The father laughs quietly. He’s a soft-spoken guy. “Yes, we ARE booked up alright.”
“No we’re NOT!” Laughs the boy. “We’ve got some time. Maybe Saturday afternoons, or um…I think Tuesdays. Can you do Tuesdays; do ya got anything on Tuesday in the afternoon? Aren’t we free then dad on Tuesdays?!”
The father and the teacher laugh out loud.
“Free? I don’t know what you mean by free. You, I suppose are free, but when are you going to do you homework? And me, no, I’ve got stuff to do.”
The teacher smiles “There’s always stuff to do!”
“Besides,” the father looks at his son, “when are you going to practice from all the classes you’re taking now?” The boy sits in the chair smiling as the father looks at the teacher “On Saturday mornings he takes guitar at the school for the blind downtown. Then we come up here for piano lessons. During the week he has two nights a week of music lessons again at the school. This boy’s schedule is packed you’re right about that!” the father laughs and he and the teacher smile at each other, the boy too is smiling as he sits in his chair.

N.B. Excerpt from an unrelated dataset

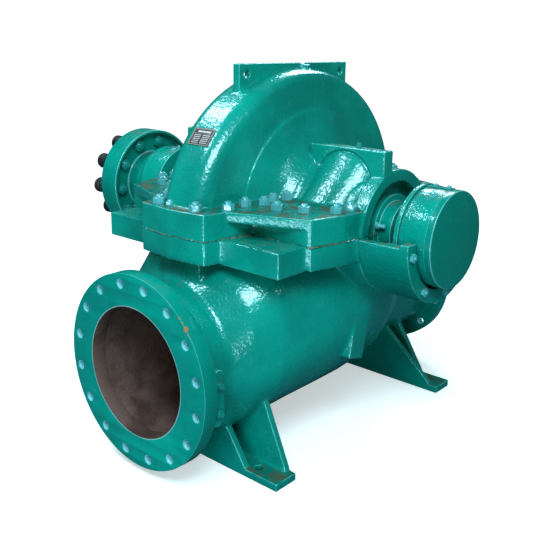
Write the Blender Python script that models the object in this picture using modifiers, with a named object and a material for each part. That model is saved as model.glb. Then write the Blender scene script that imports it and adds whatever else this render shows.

“OK then,” the teacher looks down at the boy in the chair who is looking forward but not at the teacher. The teacher places a hand on the boys shoulder and leans down to him as the boy continues to look forward but leans an ear into the teacher,
“you’ll give me a call and we’ll get you on the calendar, OK?”
“For Tuesday!” the boy responds.
The teacher laughs. “For sometime in the spring!”
The teacher says his good byes and goes back around the corner to run down the stairs.
“Good-bye!” shouts the boy, “See you on Tuesday!”
The father laughs as he gently helps his son stand up and hands him his walking stick “You don’t give up, do you?”
“No” the boy is smiling, happy, confident, “why should I?”